Non-IFRS and other financial measures

Throughout this news release, the company uses the terms funds flow, free funds flow, net debt, field netback and cash netback to analyze operating performance, which are not standardized measures recognized under IFRS and do not have a standardized meaning prescribed by IFRS. These measures are commonly utilized in the oil and gas industry and are considered informative by management, shareholders and analysts. These measures may differ from those made by other companies and accordingly may not be comparable with such measures as reported by other companies.

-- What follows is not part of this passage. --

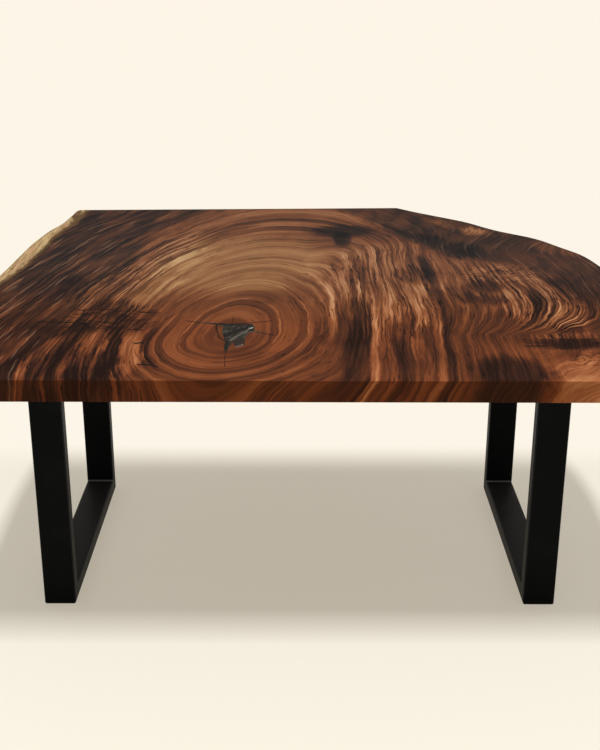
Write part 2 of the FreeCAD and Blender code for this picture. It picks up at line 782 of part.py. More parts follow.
os.makedirs("parts", exist_ok=True)
for node in nodes:
    node.Shape.exportStep(f"parts/{node.Label}.step")
    print(node.Label, len(node.Shape.Solids), round(node.Shape.Volume))
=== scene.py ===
import math

import bmesh
import bpy
from mathutils import Matrix, Vector, noise


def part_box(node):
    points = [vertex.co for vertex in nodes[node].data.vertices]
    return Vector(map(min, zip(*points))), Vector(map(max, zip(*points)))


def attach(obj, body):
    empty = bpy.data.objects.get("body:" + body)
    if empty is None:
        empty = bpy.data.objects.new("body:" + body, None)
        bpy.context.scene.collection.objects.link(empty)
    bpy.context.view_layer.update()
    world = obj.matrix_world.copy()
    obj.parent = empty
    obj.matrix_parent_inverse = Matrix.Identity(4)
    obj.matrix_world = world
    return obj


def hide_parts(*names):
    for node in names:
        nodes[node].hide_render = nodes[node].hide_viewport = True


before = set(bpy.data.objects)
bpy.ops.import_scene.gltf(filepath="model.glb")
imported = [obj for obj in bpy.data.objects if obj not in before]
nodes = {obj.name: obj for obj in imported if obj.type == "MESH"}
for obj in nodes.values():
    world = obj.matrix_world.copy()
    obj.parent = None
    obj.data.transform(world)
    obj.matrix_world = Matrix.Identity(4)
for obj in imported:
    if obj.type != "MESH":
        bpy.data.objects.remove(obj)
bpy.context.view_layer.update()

# Slab
# One plank of dark tropical hardwood, sawn along the log with a large knot in it. Both long sides keep
# the log's outline under its bark, both ends are sawn with eased arrises. Sanded fine and oiled satin.

# Lengths are in metres.
SLAB_LOW, SLAB_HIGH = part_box("slab")
THICKNESS = SLAB_HIGH.z - SLAB_LOW.z
WIDEST_DEPTH = 0.45 * THICKNESS
ROUGH_LENGTH = 0.03
STATION_STEP = 0.005
FLAT_STRIPS = (0.055, 0.03, 0.012)
ROLL_DEPTHS = (0.0, 0.03, 0.09, 0.18, 0.30, 0.45, 0.60, 0.75, 0.88, 0.97, 1.0)
ARRIS = 0.0012
ON_CUT = 0.0005
END_STRIP = 0.02
FEELER_START = 2.0
CLEAR_OF_SAW = 0.003
ENDS_LEFT_OUT = 2
SLOPE_SPAN = 6
SMOOTH_REACH = 4
SKIN = 0.0004
MERGE = 0.00001
RIPPLE_DEPTH = 0.0016
# Hollows, lengthwise ridges and small pits of the debarked edge: seed, waves along, waves up and height.
RIPPLES = ((7, 13, 30, 0.0013), (3, 22, 260, 0.0006), (11, 90, 190, 0.0003))


def rear_saw_line():
    """A point of the rear saw cut and its outward direction, felt on the CAD slab from behind."""
    middle = SLAB_HIGH.z - THICKNESS / 2
    felt = []
    for across in (SLAB_LOW.x / 2, SLAB_HIGH.x / 5):
        start = Vector((across, FEELER_START, middle))
        _, place, _, _ = nodes["slab"].ray_cast(start, Vector((0, -1, 0)))
        felt.append(place)
    run = felt[1] - felt[0]
    return felt[1], Vector((-run.y, run.x, 0)).normalized()


rear_point, rear_out = rear_saw_line()


def side_at(side, along, depth):
    """Where the CAD slab's left (-1) or right (1) side lies, at a place along it and below its top."""
    start = Vector((side * FEELER_START, along, SLAB_HIGH.z - depth))
    found, place, _, _ = nodes["slab"].ray_cast(start, Vector((-side, 0, 0)))
    if not found or (place - rear_point).dot(rear_out) > -CLEAR_OF_SAW:
        return None
    return place.x


def smooth_line(side, depth, stations):
    """The side's line at one depth, averaged over a few centimetres and carried straight past the ends."""
    deep = min(max(depth, SKIN), THICKNESS - SKIN)
    raw = [side_at(side, along, deep) for along in stations]
    known = [number for number, across in enumerate(raw) if across is not None]
    first, last = known[ENDS_LEFT_OUT], known[-ENDS_LEFT_OUT - 1]
    for number in range(len(raw)):
        if number < first or number > last:
            anchor, inward = (first, 1) if number < first else (last, -1)
            slope = (raw[anchor + SLOPE_SPAN * inward] - raw[anchor]) / (SLOPE_SPAN * inward)
            raw[number] = raw[anchor] + slope * (number - anchor)
    line = []
    for number in range(len(raw)):
        span = range(number - SMOOTH_REACH, number + SMOOTH_REACH + 1)
        nearby = [raw[min(max(k, 0), len(raw) - 1)] for k in span]
        line.append(sum(nearby) / len(nearby))
    return line


def roll_inset(depth_share, crown, undercut):
    """How far the live edge lies inside its widest line: an elliptic roll above it and below it."""
    widest = WIDEST_DEPTH / THICKNESS
    if depth_share < widest:
        return crown * (1 - math.sqrt(max(0.0, 1 - (1 - depth_share / widest) ** 2)))
    fall = (depth_share - widest) / (1 - widest)
    return undercut * (1 - math.sqrt(max(0.0, 1 - fall**2)))


def ripple(side, along, height):
    """How far the debarked edge rises or falls from its smooth roll. It never stands out past it."""
    relief = -RIPPLE_DEPTH
    for seed, lengthways, upwards, size in RIPPLES:
        relief -= size * noise.noise(Vector((side * seed, along * lengthways, height * upwards)))
    return relief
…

The company defines funds flow as funds provided by operations, including proceeds from sale of investments and investment income received, excluding effects of changes in non-cash working capital items and decommissioning expenditures settled. Free funds flow is defined as funds flow less dividends paid to shareholders, capital and decommissioning expenditures settled. Net debt is defined as long-term subordinated term debt, subordinated debentures and bank debt plus working capital deficiency (current liabilities less current assets). Field netback is defined as revenue and realized risk management contract gain (loss) minus royalties and operating expenses divided by total barrels of oil equivalent for the period. EBITDA is defined as net earnings excluding deferred consideration, finance costs, provision for current and deferred taxes, depletion and depreciation, share-option compensation, gain or loss on sale of assets, and unrealized gain or loss on risk management contracts. Net debt to EBITDA ratio is defined as net debt at the end of the period divided by EBITDA for the trailing 12 months.